Task goal -> Repeat exactly the lines running from the line that contains "imported = [obj" to the line that contains "obj.data.transform(world)"; include both ends and add nothing.
## start Dataset extract
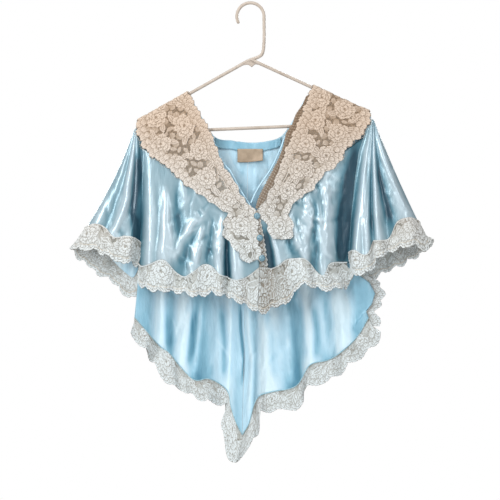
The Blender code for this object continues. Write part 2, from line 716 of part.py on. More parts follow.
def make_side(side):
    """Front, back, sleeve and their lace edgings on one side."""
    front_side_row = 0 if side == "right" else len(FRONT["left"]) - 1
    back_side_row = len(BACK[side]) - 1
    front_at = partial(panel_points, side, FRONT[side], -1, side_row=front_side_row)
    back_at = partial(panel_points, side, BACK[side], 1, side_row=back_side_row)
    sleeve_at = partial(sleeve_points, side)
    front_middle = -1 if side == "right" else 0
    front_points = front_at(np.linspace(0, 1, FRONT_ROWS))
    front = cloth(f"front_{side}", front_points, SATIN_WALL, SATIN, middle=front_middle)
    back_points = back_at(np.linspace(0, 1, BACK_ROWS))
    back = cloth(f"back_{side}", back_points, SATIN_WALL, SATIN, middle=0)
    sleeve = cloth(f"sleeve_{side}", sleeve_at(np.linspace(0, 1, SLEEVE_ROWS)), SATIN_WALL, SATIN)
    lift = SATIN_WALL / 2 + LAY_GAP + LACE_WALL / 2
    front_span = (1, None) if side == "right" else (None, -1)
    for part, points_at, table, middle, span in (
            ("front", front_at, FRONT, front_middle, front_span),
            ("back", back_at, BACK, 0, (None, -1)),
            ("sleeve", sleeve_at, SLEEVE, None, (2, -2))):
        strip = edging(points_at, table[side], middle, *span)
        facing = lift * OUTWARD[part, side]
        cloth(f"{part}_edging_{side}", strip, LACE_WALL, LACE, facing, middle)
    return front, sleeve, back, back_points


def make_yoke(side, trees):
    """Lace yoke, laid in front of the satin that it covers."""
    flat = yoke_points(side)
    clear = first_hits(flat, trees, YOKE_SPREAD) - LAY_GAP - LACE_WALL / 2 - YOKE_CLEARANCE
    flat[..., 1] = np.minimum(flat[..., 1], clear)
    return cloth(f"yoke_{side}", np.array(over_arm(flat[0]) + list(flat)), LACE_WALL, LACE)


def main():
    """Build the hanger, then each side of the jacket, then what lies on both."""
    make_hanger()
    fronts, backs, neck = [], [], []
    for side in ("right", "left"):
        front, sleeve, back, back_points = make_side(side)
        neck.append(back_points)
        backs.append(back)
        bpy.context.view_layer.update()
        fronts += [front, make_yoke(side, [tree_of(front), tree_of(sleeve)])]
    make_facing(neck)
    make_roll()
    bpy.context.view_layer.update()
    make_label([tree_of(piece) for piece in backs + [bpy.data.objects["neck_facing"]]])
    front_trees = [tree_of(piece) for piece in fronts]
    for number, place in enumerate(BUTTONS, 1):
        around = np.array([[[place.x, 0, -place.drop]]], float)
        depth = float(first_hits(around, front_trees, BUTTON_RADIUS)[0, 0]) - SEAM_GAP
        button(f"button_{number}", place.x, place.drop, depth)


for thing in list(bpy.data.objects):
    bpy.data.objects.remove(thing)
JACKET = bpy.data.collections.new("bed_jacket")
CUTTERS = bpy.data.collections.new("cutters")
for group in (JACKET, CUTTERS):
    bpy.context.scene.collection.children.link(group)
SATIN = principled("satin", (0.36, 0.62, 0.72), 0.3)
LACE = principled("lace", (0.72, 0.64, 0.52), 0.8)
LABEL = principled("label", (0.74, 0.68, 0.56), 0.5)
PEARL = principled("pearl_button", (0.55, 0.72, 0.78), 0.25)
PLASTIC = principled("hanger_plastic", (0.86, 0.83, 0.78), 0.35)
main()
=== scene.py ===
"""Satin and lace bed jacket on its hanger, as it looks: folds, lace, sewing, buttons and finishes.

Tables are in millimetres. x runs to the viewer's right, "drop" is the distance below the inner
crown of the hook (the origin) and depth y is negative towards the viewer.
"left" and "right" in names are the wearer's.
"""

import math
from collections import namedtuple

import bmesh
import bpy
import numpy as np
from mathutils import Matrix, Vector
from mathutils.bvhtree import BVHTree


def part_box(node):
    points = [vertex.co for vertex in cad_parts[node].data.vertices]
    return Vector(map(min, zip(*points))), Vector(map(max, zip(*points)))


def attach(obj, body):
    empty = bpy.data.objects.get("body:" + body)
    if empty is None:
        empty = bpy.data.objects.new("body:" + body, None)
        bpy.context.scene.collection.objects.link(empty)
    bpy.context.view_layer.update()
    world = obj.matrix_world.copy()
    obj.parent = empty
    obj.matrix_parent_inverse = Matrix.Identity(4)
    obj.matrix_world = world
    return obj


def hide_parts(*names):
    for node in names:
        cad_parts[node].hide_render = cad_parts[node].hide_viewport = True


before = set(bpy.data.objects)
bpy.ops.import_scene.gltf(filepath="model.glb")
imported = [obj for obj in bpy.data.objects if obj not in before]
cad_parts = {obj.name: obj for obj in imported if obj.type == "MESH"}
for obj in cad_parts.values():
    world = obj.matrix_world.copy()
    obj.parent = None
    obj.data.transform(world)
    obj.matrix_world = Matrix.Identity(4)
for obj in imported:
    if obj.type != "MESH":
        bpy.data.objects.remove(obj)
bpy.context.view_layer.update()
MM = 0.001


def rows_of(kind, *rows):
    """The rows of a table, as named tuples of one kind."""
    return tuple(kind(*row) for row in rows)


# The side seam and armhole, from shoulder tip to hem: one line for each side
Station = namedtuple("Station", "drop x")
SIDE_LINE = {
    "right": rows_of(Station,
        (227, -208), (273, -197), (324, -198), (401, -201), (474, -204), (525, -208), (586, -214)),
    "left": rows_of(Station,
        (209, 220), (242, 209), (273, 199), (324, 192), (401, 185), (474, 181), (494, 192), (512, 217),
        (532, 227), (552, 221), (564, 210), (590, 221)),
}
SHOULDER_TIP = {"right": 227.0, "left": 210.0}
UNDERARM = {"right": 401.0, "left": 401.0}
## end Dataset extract
Completed task ->
imported = [obj for obj in bpy.data.objects if obj not in before]
cad_parts = {obj.name: obj for obj in imported if obj.type == "MESH"}
for obj in cad_parts.values():
    world = obj.matrix_world.copy()
    obj.parent = None
    obj.data.transform(world)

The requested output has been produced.